F.R.Civ.P., Rule 52(a) provides that “[f]indings of fact shall not be set aside unless clearly erroneous, and due regard shall be given to the opportunity of the trial court to judge of the credibility of the witnesses.” If we give due regard to the judge’s assessment of Mr. Lukens’ credibility and to the fact that he was the only expert testifying as to valuation, we are led to the inevitable conclusion that the judge’s adaptation of Mr. Lukens’ evaluation was not “clearly erroneous.” In re Muskegon v. Motor Specialties, 366 F.2d 522, 526 (6th Cir. 1966).

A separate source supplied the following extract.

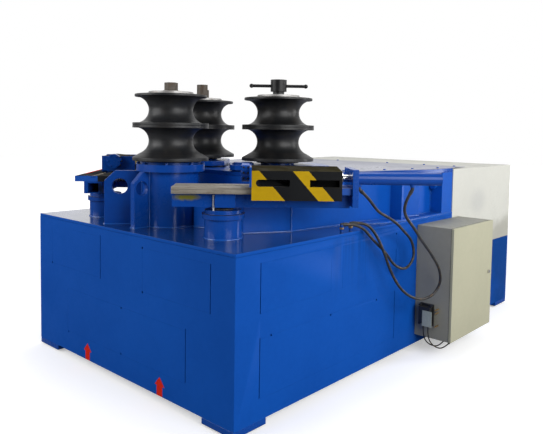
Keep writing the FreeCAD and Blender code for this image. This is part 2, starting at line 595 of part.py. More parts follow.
def make_rollers():
    seat = "(%s + washer_thickness)" % die_top
    places = {"main": ("0", "-main_fwd"), "right": ("side_x", "-side_fwd"), "left": ("-side_x", "-side_fwd")}
    for side, (x, y) in places.items():
        make_die(side + "_lower_die", x, y, 0)
        make_die(side + "_upper_die", x, y, 1)
        make_washer(side + "_washer", x, y)
    make_spindle("main_spindle", "0", "-main_fwd", "journal_radius",
                 "deck_height - deck_thickness - drive_bore_length / 2", "deck_height",
                 collar_z + " + main_rise", seat + " + nut_collar + nut_height")
    bore = "stud_radius + seat_clearance"
    body = hexagon("main_nut_hexagon", "nut_flats / sqrt(3)", "nut_height", "0", "-main_fwd",
                   seat + " + nut_collar")
    collar = rod("main_nut_collar", "nut_collar_radius", "nut_collar", "0", "-main_fwd", seat)
    hole = rod("main_nut_hole", bore, "nut_collar + nut_height", "0", "-main_fwd", seat)
    node("main_nut", cut("main_nut", fused("main_nut_body", [body, collar]), [hole]))

    for side in ("right", "left"):
        x, y = places[side]
        # A side spindle's stud ends inside the nut, under its slot or cross bar.
        make_spindle(side + "_spindle", x, y, "side_journal_radius - running_clearance",
                     sleeve_bottom + " - body_plate", sleeve_bottom + " + collar_gap", collar_z,
                     seat + " + bar_nut_neck")
    slot_nut = rod("slot_nut_body", "slot_nut_radius", "slot_nut_height", "-side_x", "-side_fwd", seat)
    slot = box("slot_nut_slot", "slot_nut_radius + slot_width", "2 * slot_nut_radius", "slot_depth",
               "-slot_width / 2", "-slot_nut_radius", "0")
    place(slot, "-side_x", "-side_fwd - slot_width", seat + " + slot_nut_height - slot_depth", "bar_angle")
    hole = rod("slot_nut_hole", bore, "bar_nut_neck + 1", "-side_x", "-side_fwd", seat)
    node("left_nut", cut("left_nut", slot_nut, [slot, hole]))

    neck = rod("bar_nut_neck_rod", "bar_nut_neck_radius", "bar_nut_neck", "0", "0", "0")
    block = rod("bar_nut_block", "bar_nut_radius", "bar_nut_height", "0", "0", "bar_nut_neck")
    hole = rod("bar_nut_hole", bore, "bar_nut_neck + 1", "0", "0", "0")
    cross = rod("bar_nut_cross", "bar_radius + running_clearance", "3 * bar_nut_radius",
                "-1.5 * bar_nut_radius", "0", "bar_height", "x")
    nut = cut("right_nut", fused("bar_nut_outside", [neck, block]), [hole, cross])
    node("right_nut", place(nut, "side_x", "-side_fwd", seat, "bar_angle"))

    bar = rod("bar_rod", "bar_radius", "bar_length", "-bar_length / 2", "0", "bar_height", "x")
    balls = []
    for sign in ("-", ""):
        ball = doc.addObject("Part::Sphere", "bar_ball" + ("_near" if sign else "_far"))
        bind(ball, "Radius", "bar_ball_radius")
        balls.append(place(ball, sign + "bar_length / 2", "0", "bar_height"))
    t_bar = fused("t_bar", [bar] + balls)
    node("t_bar", place(t_bar, "side_x", "-side_fwd", seat, "bar_angle"))


# Swing arms and the cylinders that push them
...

“Pursuant to the direction of the Court below, consummation of the Trustees’ Plan was effected on December 31, 1971, at the offices of the Commonwealth Land Title Insurance Company. The first and second mortgages of The Fidelity Bank, on which there was owed principal and interest and costs, as of December 31, 1971, in the aggregate amount of of $7,253,095.94, were satisfied in full. The amount required to pay Fidelity was raised by a new first mortgage to First Pennsylvania Banking and Trust Company in the principal sum of $6,500,000 and Trustees’ funds in the amount of $753,095.94. ARA delivered a satisfaction of its third mortgage on which there was due a balance of principal and interest of $1,415,049.51, receiving $15,049.51 in cash from the Trustees and a second mortgage created by the reorganized company in the amount of $1,400,000. The Trustees deposited the sum of $168,000 in escrow with the title company to pay and satisfy all mechanics’ liens. Checks aggregating $114,000 were mailed to unsecured creditors in payment of the initial 50% under the Trustees’ Plan. Payment of $50,000 was made to Leonard Tose, assignee of the claim of the Philadelphia Eagles Football Club, pursuant to the provisions of the Plan.
In the aggregate, the Trustees disbursed to creditors, secured and unsecured, out of Trustees’ funds, a total sum amounting to $1,100,505.45. All of the issued and outstanding stock certificates of the Debtor corporation were delivered to the Trustees and turned over by them to the reorganized company for cancellation. Control of operations and management were turned over by the Trustees to the reorganized company, which has been in charge and control of operations since 7:00 P.M. on December 31, 1971, when closing was completed.” (Appellee’s Brief, pp. 28-29).